Step-by-Step Mathematical Process

1. Find Intersection

Compute the distance between the car and all nearby waypoints:

\[ d^2 = (w_x - x_{\text{car}})^2 + (w_y - y_{\text{car}})^2 \]

where \( \vec{w} = (w_x, w_y) \) are path waypoints.

Then:

\[ d_c = \sqrt{d^2} - l_d \]

Find the index of the smallest value in \( d_c \):

\[ \text{index} = \operatorname*{argmin}(d_c) \]

The waypoint with the smallest \( d_c \) is closest to the lookahead circle circumference.

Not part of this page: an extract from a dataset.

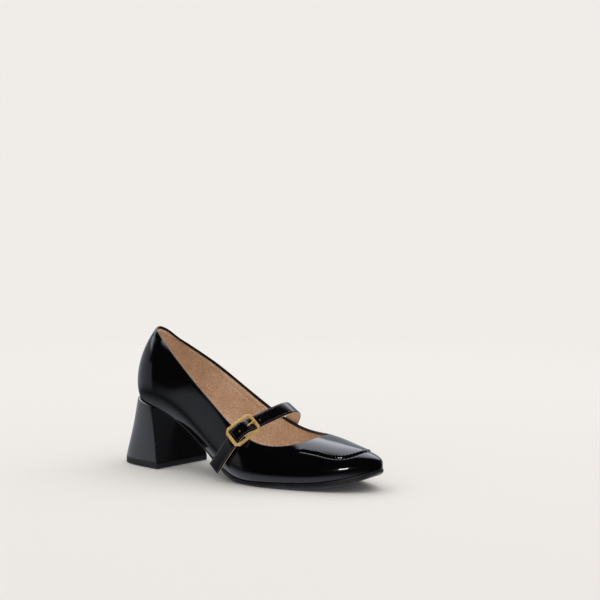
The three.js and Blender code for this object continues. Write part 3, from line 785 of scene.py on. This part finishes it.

2. Find the Angle \( \alpha \)

\[ \alpha = \tan^{-1}\!\left(\frac{y_{\text{goal}} - y_{\text{car}}}{x_{\text{goal}} - x_{\text{car}}}\right) \]

If \( \alpha < 0 \):

\[ \alpha = \pi - \alpha \]

Adjust for the car’s yaw:

\[ \alpha = \alpha - \gamma \]

Then compute steering:

\[ \theta = \tan^{-1}\!\left(\frac{2L\sin(\alpha)}{l_d}\right) \]

Visualization

Pure Pursuit Concept

Figure 1: The car follows the raceline by targeting a point on the lookahead circle.

Glossary

Term Description
Ackermann Car-like steering (front wheels turn), so we command steering angle and acceleration.
Lookahead (ld) Circle radius centered on the car; the raceline’s intersection defines the goal point. Larger \( l_d \) = smoother turns.
Alpha (α) Heading error between where the car points and where the goal point is.
LAP / Beta / Gamma (C++) Add-ons to account for curvature and path offset, improving smoothness.

References

Pure Pursuit is an automatic steering control system — the car continuously turns to follow a smooth trajectory along the given path.